Oui, heureusement ! Parce que Psykoparis ne peut assumer son délire décomplexé et sa débauche de violence, sa galerie de personnages et sa foultitude de situations que grâce à la qualité de sa narration offrant à chaque protagoniste principal assez de visibilité pour avoir son propre arc intéressant et à l'univers assez de tangibilité pour le rendre crédible. Ce que Besson, à mes yeux, ne sait pas faire. Oui, c'est juste un tacle gratuit, droit dans la jugulaire ! Ah mais c'est que la BD que l'on va aborder aujourd'hui s'y prête à merveille... Alors dégraissez votre lame, polissez-la, huilez-la, remettez-la au fourreau mais gardez une main sur son manche, parce que ça va trancher des membres façon ken justu... ou broyer des tronches en mode masse d'arme, chacun ses goûts, ne soyons pas sectaires.
N'attendez rien d'autre, à la lecture de cet ouvrage, que du fun : nulle contestation au sujet de l'organisation de nos sociétés, aucune critique de la violence urbaine, pas une seule réflexion sur quoi que ce soit... Libre à nous de gloser sur ces sujets mais Psykoparis ne s'en préoccupe pas, il se voit comme un défouloir, une sorte de jeu vidéo open world en BD laissant toute liberté à la fougue de son concept simplissime pour nous offrir des scènes improbables mais sympathiques aux yeux de notre génération ayant grandi avec les films de Tarantino et autres Rodriguez.
Liberté, fougue, concept simple, scènes improbables.... certes. Mais le chien fou est néanmoins tenu en laisse par une écriture (Tristan Roulot) intelligente maîtrisant parfaitement le rythme, toiletté par un dessin (Corentin Martinage) alliant la modernité à l'efficacité et nourri par une mise en couleurs (Jean-Noël Le Moal, Julie Poupart et Mikl) dynamique et esthétique.
Et, comme pour me donner raison dans mon analogie avec le monde vidéoludique, comme dans un jeu vidéo, un concept simple se vit, il ne s'explique pas : personne ne veut savoir pourquoi Sonic est bleu et court aussi vite, pourquoi Mario est entouré de tuyauteries tellement grandes qu'il peut s'y glisser, ce que représentent les blocs de Tetris, les vraies motivations et les états d'âme du Doomslayer, pourquoi le maire de Simcity a la possibilité de demander à Godzilla de ravager sa propre ville, si le pilote de Flight Simulator est bien syndiqué ou d'où sort la capacité de Chun Li de faire l'hélicoptère la tête en bas en faisant tournicoter ses énormes jambonneaux. On s'en fout. On veut juste qu'ils le fassent, on veut que ça arrive, on veut que le concept tout simple s'ébroue et entre en action...

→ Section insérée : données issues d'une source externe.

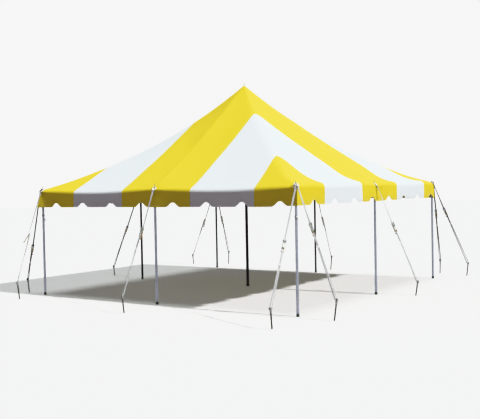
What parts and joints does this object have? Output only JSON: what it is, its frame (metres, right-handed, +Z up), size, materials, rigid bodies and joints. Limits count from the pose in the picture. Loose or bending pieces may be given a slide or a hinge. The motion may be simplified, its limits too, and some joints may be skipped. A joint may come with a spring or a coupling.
{
  "type": "marquee tent",
  "caption": "Square pole marquee with a sagging pyramid canopy in yellow and white stripes, a scalloped valance, steel poles, and ratchet guys tied to ground stakes.",
  "frame": {"origin": "on the ground plane, at the centre of the centre pole's foot", "axes": "+Z up; the canopy's four sides face -Y (front), +X (right), +Y (back) and -X (left)"},
  "size_m": [8.1185, 8.4392, 4.4],
  "materials": {
    "yellow_vinyl": "yellow coated polyester tent cloth, soft sheen",
    "white_vinyl": "white coated polyester tent cloth, soft sheen",
    "galvanised_steel": "galvanised steel tube, dull blue grey",
    "white_webbing": "white woven polyester webbing",
    "stake_iron": "dark rusty iron bar"
  },
  "bodies": {
    "root": {"canopy_centre_front": "yellow_vinyl", "canopy_centre_right": "yellow_vinyl", "canopy_centre_back": "yellow_vinyl", "canopy_centre_left": "yellow_vinyl", "canopy_corner_front_left": "yellow_vinyl", "canopy_corner_front_right": "yellow_vinyl", "canopy_corner_back_right": "yellow_vinyl", "canopy_corner_back_left": "yellow_vinyl", "canopy_white_front_left": "white_vinyl", "canopy_white_front_right": "white_vinyl", "canopy_white_back_right": "white_vinyl", "canopy_white_back_left": "white_vinyl", "centre_pole_upper": "galvanised_steel", "centre_pole_lower": "galvanised_steel", "side_pole_front_left": "galvanised_steel", "side_pole_front_right": "galvanised_steel", "side_pole_back_right": "galvanised_steel", "side_pole_back_left": "galvanised_steel", "side_pole_front_mid": "galvanised_steel", "side_pole_right_mid": "galvanised_steel", "side_pole_back_mid": "galvanised_steel", "side_pole_left_mid": "galvanised_steel", "guy_front_left_a": "white_webbing", "guy_front_left_b": "white_webbing", "guy_front_right_a": "white_webbing", "guy_front_right_b": "white_webbing", "guy_back_right_a": "white_webbing", "guy_back_right_b": "white_webbing", "guy_back_left_a": "white_webbing", "guy_back_left_b": "white_webbing", "guy_front_mid": "white_webbing", "guy_right_mid": "white_webbing", "guy_back_mid": "white_webbing", "guy_left_mid": "white_webbing", "stake_front_left_a": "stake_iron", "stake_front_left_b": "stake_iron", "stake_front_right_a": "stake_iron", "stake_front_right_b": "stake_iron", "stake_back_right_a": "stake_iron", "stake_back_right_b": "stake_iron", "stake_back_left_a": "stake_iron", "stake_back_left_b": "stake_iron", "stake_front_mid": "stake_iron", "stake_right_mid": "stake_iron", "stake_back_mid": "stake_iron", "stake_left_mid": "stake_iron", "pole_tie_front_left": "white_webbing", "pole_tie_front_right": "white_webbing"}
  },
  "joints": []
}
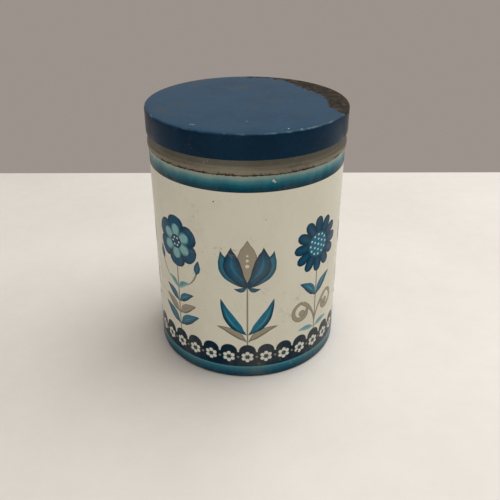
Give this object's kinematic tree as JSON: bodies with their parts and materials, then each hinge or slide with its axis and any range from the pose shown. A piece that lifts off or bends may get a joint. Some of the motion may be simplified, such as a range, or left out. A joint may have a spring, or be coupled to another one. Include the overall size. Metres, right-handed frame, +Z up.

D'ailleurs, regardez ce que ça donne quand un produit culturel essaie de répondre à ces interrogations... souvent, c'est assez pénible à voir (ne parlons pas des films Sonic, Super Mario ou Doom, par exemple... histoire de tâcher de rester polis).
On a une map : Paris. On a un gameplay : à l'arme blanche. Et on a une mission : survivre à la situation cataclysmique provoquée par la situation initiale qui, puisque l'on veut donner un ton humoristique à l'ensemble, sera un vulgaire quiproquo.
Eh oui... le carnet !
C'est de la lecture coupable mais rendue facile à assumer tant la qualité est au rendez-vous.
Et, en l'état, on peut trouver le scénario de Psykoparis débile... mais ce serait ne rien avoir compris au travail d'orfèvre du scénariste qui a rendu si limpide et passionnant ce qui aurait pu n'être qu'une bouillie insipide et chiante à la Banlieue 13.
On peut trouver le dessin racoleur et flashy mais ce serait ne pas en appréhender les qualités de caractérisation, de dynamisme, de lisibilité reléguant au rang de bonbons acidulés nombre de mangas, comics ou BD enchaînant les scènes d'action que l'on survole sans même les regarder.
On pourrait croire qu'il ne se passe pas grand-chose mais ce serait passer à côté du poids de l'histoire de chacun des personnages, qui change tellement et avec tant de bonheur des milliers d'histoires sans enjeux ni sans conséquences où l'on ressuscite à tour de bras des protagonistes usés jusqu'à la toile.
Alors voilà. Psykoparis sort en intégrale de 136 pages aux éditions Soleil.
Si vous voulez lire de la BD qui claque avec des combats qui giclent mais qui ne vous prend pas pour un attardé tout juste bon à avaler ce avec quoi on le gave, si vous voulez un défouloir bédéistique qui prend son travail et son lecteur au sérieux... Lâchez votre Naruto ou votre One Piece numéro 7987, laissez tomber les marvelleries aux personnages capables de boire du plomb en fusion et offrez-vous une BD où, quand un sabre tranche en deux, c'est "game over" et jamais, jamais "same player, shoot again".